Low productivity has arisen because miners pursued volume growth at almost any cost during the boom, and many were now trying to combat with cost cutting, the report said.
However, it said the entrenched nature of the problem was too large to be fixed by cost cutting.
“Real and sustainable productivity improvements may require significant adjustments including changes to mine plans, reassessment of mining methods, changes to equipment fleet and configuration and increasing automation,” the report said.
Australian Mines and Metals Association executive director policy and public affairs, Scott Barklamb, told Business News it was also important government policies still encouraged more projects if the sector were to compete globally post-boom.

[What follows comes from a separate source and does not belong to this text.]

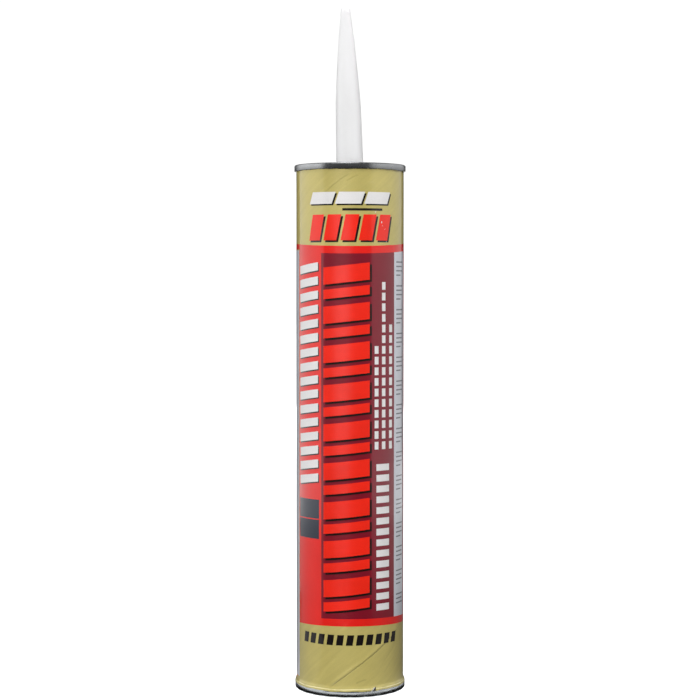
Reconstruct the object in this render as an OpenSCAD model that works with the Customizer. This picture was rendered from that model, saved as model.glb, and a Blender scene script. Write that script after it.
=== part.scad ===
// Large construction adhesive cartridge: a fibre tube with a seamed tinplate end and a plastic
// nozzle on top, a crimped steel ring around its open foot, and a piston behind the paste.
// Millimetres. The origin is the centre of the ring's foot, +Z runs up the tube to the nozzle,
// and the front of the label faces -Y. Label angles are degrees from the front, positive to +X.

/* [Tube] */
// Bore of the fibre tube
tube_bore = 62; // [50:0.5:80]
// Wall of the fibre tube
tube_wall = 1.2; // [0.9:0.1:2]
// Height of the body, from the foot of the ring to the top of the seam
body_h = 316; // [220:1:420]

/* [Tinplate end and ring] */
// Thickness of the sheet that the end and the ring are pressed from
tin_t = 0.3; // [0.2:0.05:0.4]
// Outside radius of the sheet's bends at the seam and at the foot
bend = 0.9; // [0.8:0.05:1]
// Gap inside the fold of the seam's hook
fold_gap = 0.3; // [0.2:0.05:0.8]
// Height of the seam
seam_h = 3.8; // [3.4:0.1:6]
// Depth of the panel below the top of the seam
panel_depth = 3.5; // [2.5:0.1:8]
// Depth of the groove around the panel
groove_depth = 1.2; // [0.6:0.1:2]
// Width of the groove around the panel
groove_w = 2.2; // [1.8:0.1:5]
// Height of the boss around the hole in the panel
boss_h = 1; // [0.6:0.1:2]
// Distance that the ring stands out past the tube
ring_step = 1.1; // [1:0.05:1.6]
// Height of the ring's straight outer wall
ring_wall_h = 3.4; // [2:0.1:5]
// Height of the ring, with the slope that is crimped in onto the tube
ring_h = 5.4; // [5:0.1:9]
// Height of the ring's inner wall
ring_in_h = 6; // [3:0.1:12]

/* [Nozzle] */
// Diameter of the nozzle at its collar
nozzle_d = 16.4; // [12:0.1:24]
// Height of the nozzle's straighter lower part above the seam
nozzle_low_h = 38; // [20:1:60]
// Diameter where the lower part meets the cone
nozzle_mid_d = 15; // [10:0.1:22]
// Height of the cone, up to the tip
nozzle_cone_h = 57; // [30:1:90]
// Diameter of the tip
nozzle_tip_d = 5.4; // [4.5:0.1:9]
// Wall of the nozzle
nozzle_wall = 1.5; // [1:0.1:1.8]
// Lean of the spout towards -X, in degrees
nozzle_lean = 1.6; // [0:0.1:2]
// Diameter of the flange under the panel
flange_d = 26; // [24:0.5:36]
// Thickness of the flange
flange_t = 1.5; // [1:0.1:3]
// Thickness of the seal under the flange
seal_t = 0.2; // [0.1:0.05:0.5]

/* [Piston and charge] */
// Depth of the piston's rear edge in the tube
piston_recess = 17.5; // [10:0.5:60]
// Length of the piston
piston_len = 18; // [12:0.5:40]
// Wall of the piston's skirt
skirt_t = 1.6; // [1:0.1:3]
// Thickness of the piston's crown
crown_t = 2; // [1.2:0.1:4]
// Height of each wiping lip
lip_h = 2.6; // [1.5:0.1:4]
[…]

“We want to get past this simplistic notion of boom or bust to ensure that we have as many phases of the investment cycle operating concurrently,” Mr Barklamb said.
AMMA, which represents hundreds of mining employers, has focused its lobbying efforts to increase the number of mining projects in the pipeline and restart workplace relations reform, which it says are key to greater productivity and a sustainable industry.
“The ports are a classic example of an area where unions are historically very strong and well supported, but that strength and support which is entirely a legitimate thing for unions to enjoy has translated into a disproportionate ability to harm the employer and to harm an industry,” Mr Barklamb said.
“(The action against) Teekay Shipping shows us how less than 100 employees can potentially threaten a multi-billion dollar industry.”